Much has been made of the fact that a responsible Minister was allegedly able to play such a primary role in the selection of an insurer for an enterprise governed by a board of directors. I should disclose in his favour, for what it is worth, that Mr Inniss was my line Minister for the three years [2015-2018] I served as Chairman of the Fair Trading Commission and never once in that time did he attempt to influence or interfere with any of the decisions of our Board of Commissioners, not even when we were called upon to deliberate on the compliance with the Fair Competition Act of the proposed purchase of BNTCL by a private concern; a transaction on which the administration of which he was a part then appeared to hang so much hope for Barbados’ short term economic recovery.

The indictment accuses Mr Inniss of money laundering. Essentially, this offence entails in layman’s terms, an attempt to launder “dirty” money by concealing the criminal source of its acquisition and by pretending that it has been lawfully acquired. The strict legal definition is not so limited, at least locally, however. According to section 5 of the Money Laundering and Financing of Terrorism (Prevention and Control) Act 2011-

(1) A person engages in money laundering where

(a) the person engages, directly or indirectly, in a transaction that involves money or other property or a benefit that is proceeds of crime; or

(b) the person receives, possesses, conceals, disposes of, or brings into or sends out of Barbados any money or other property or a benefit that is proceeds of crime.

For the purposes of this section, a person engages in money laundering where he knows or has reasonable grounds to suspect that the property or benefit is derived or realised directly or indirectly from some form of unlawful activity or, where the person is

(a) an individual other than a person referred to in paragraph (b), where he fails without reasonable excuse to take reasonable steps to ascertain whether or not the property or benefit is derived or realised, directly or indirectly, from some form of unlawful activity; or

(b) a financial institution or a non-financial business entity or professional, where the financial institution or non-financial business entity or professional fails to take reasonable steps to implement or apply procedures to control or combat money laundering.

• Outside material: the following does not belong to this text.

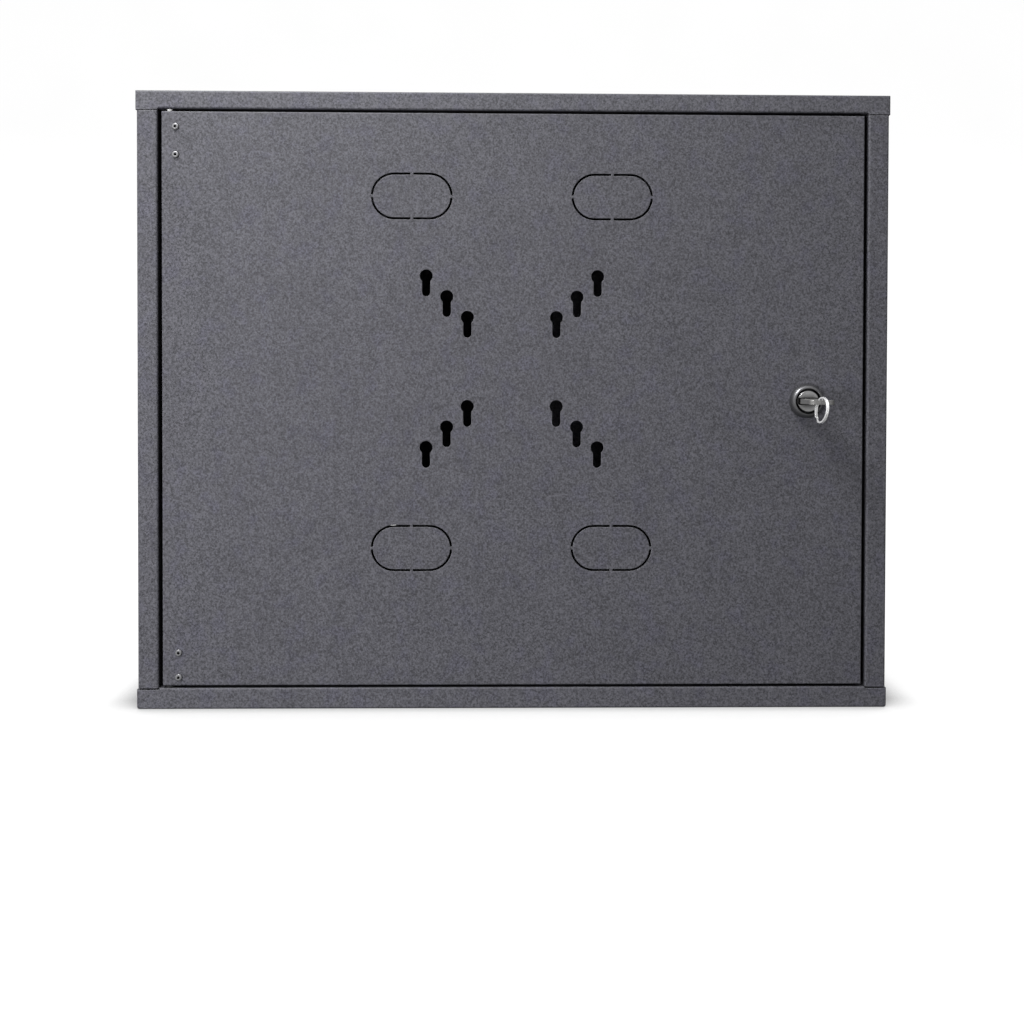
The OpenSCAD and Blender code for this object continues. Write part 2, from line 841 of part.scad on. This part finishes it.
body_wrap();
top_cap();
bottom_cap();
device_shelf();
shelf_studs();
shelf_washers();
shelf_nuts();
body_earth_stud();
body_earth_washer();
body_earth_nut();
hinge_washer();
door_panel();
upper_hinge_bracket();
lower_hinge_bracket();
hinge_rivets();
lower_hinge_pin();
lock_housing();
lock_washer();
lock_nut();
door_earth_stud();
door_earth_washer();
door_earth_nut();
upper_hinge_pin();
upper_hinge_spring();
upper_pin_clip();
lock_plug();
lock_wafers();
lock_cam();
cam_washer();
cam_screw();
key();
key_ring();
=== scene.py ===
import json
import math

import bmesh
import bpy
from mathutils import Matrix, Vector

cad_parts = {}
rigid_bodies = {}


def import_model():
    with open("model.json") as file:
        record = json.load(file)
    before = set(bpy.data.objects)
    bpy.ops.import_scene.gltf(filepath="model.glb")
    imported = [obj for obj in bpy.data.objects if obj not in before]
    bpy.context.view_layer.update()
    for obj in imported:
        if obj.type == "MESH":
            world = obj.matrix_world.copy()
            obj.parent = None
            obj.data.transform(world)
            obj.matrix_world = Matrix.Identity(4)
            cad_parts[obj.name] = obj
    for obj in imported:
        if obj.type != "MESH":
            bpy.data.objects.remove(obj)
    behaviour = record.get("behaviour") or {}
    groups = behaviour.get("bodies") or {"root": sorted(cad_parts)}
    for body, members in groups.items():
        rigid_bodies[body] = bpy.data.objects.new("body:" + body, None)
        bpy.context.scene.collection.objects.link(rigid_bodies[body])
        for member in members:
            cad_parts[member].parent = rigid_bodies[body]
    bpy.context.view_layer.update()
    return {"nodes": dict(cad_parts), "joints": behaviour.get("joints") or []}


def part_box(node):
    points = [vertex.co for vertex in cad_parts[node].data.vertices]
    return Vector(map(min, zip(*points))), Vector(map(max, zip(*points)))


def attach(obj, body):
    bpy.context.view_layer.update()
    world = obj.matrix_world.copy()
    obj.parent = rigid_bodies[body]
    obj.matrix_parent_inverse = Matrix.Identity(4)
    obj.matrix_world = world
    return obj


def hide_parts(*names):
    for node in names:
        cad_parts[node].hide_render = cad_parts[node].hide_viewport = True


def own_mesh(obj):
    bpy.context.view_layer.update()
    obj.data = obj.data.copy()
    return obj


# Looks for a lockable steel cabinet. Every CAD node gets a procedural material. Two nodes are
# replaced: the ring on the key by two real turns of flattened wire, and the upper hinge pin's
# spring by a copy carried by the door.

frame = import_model()
nodes = frame["nodes"]
joints = {joint["name"]: joint for joint in frame["joints"]}


# ---- Places and sizes, from the frame ----

def middle(node):
    low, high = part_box(node)
    return (Vector(low) + Vector(high)) / 2


def extent(node):
    low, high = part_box(node)
    return Vector(high) - Vector(low)


front_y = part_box("top_cap")[0][1]
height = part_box("top_cap")[1][2]
lock_axis = Vector(joints["lock_turn"]["pos_m"])


# ---- Node tree helpers ----

MIX_A, MIX_B, MIX_RESULT = 6, 7, 2    # the Mix node's sockets for colours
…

So far as local law is concerned therefore, money laundering would appear to include any type of dealing with the proceeds of crime so that the perpetrator of any predicate offence from which money or other property is alleged to have been derived may be charged with the offence of money laundering even though he or she did not attempt to conceal its source but simply used those proceeds in an otherwise lawful transaction.

It is at least ironic that the predicate offence on which the Inniss indictment is based is located in the hoary Prevention of Corruption Act 1929 that was much scoffed at earlier this year when suggested as affording adequate protection against corruption. While this in no way to argue that that statute is indeed fit for contemporary purposes, it nevertheless provides for a criminal offence that may be utilized for any proceeds emanating from it to be treated as the basis of a money laundering charge.

I have followed with interest the public discussion of some of the legal issues pertinent to this matter. For instance, some have opined that Mr Inniss was arrested and charged in the US only because he had lost his diplomatic (sic) immunity together with his membership of Parliament on May 24. In fact an MP here enjoys no diplomatic immunity in respect of criminal acts, although he or she is entitled to immunity from arrest or imprisonment on any civil process while Parliament is in session except in certain limited circumstances -see section 5 (1) of the Parliament (Privileges, Immunities and Powers) Act.:

No member shall, during a session, be liable to arrest or imprisonment on any civil process, except for a debt the contraction of which constitutes a criminal offence.”

Another is the degree of calumny heaped, in my view unfairly, on the Commissioner of Police, Mr Tyrone Griffith, for his assertion on the matter, as reported in another section of the press, that “We only pursue matters where we have a complaint and, as far as I am aware, no report has been made to us….”

I do not need or intend to speak for the Commissioner, but I consider that his comments have been regrettably drawn out of context. The offence, on the basis of which Mr Inniss has been indicted in the US, is indeed criminal locally, but given its nature, there is no objective basis for the local constabulary reasonably to suspect that such an offence has indeed been committed here. Clearly, the indictment is based on intelligence to which the charging authorities in the US are privy. However, in the absence of this intelligence having been shared with the local authorities, itself an unlikely prospect since it would amount to an admission of criminal conspiracy from the party best able to do so, the Commissioner’s remarks are understandable. Perhaps the Commissioner could have expressed himself more clearly, but in light of the fact that the crime under the Prevention of Corruption Act is by nature victimless, the reference to a complainant was arguably legally and hopelessly misplaced.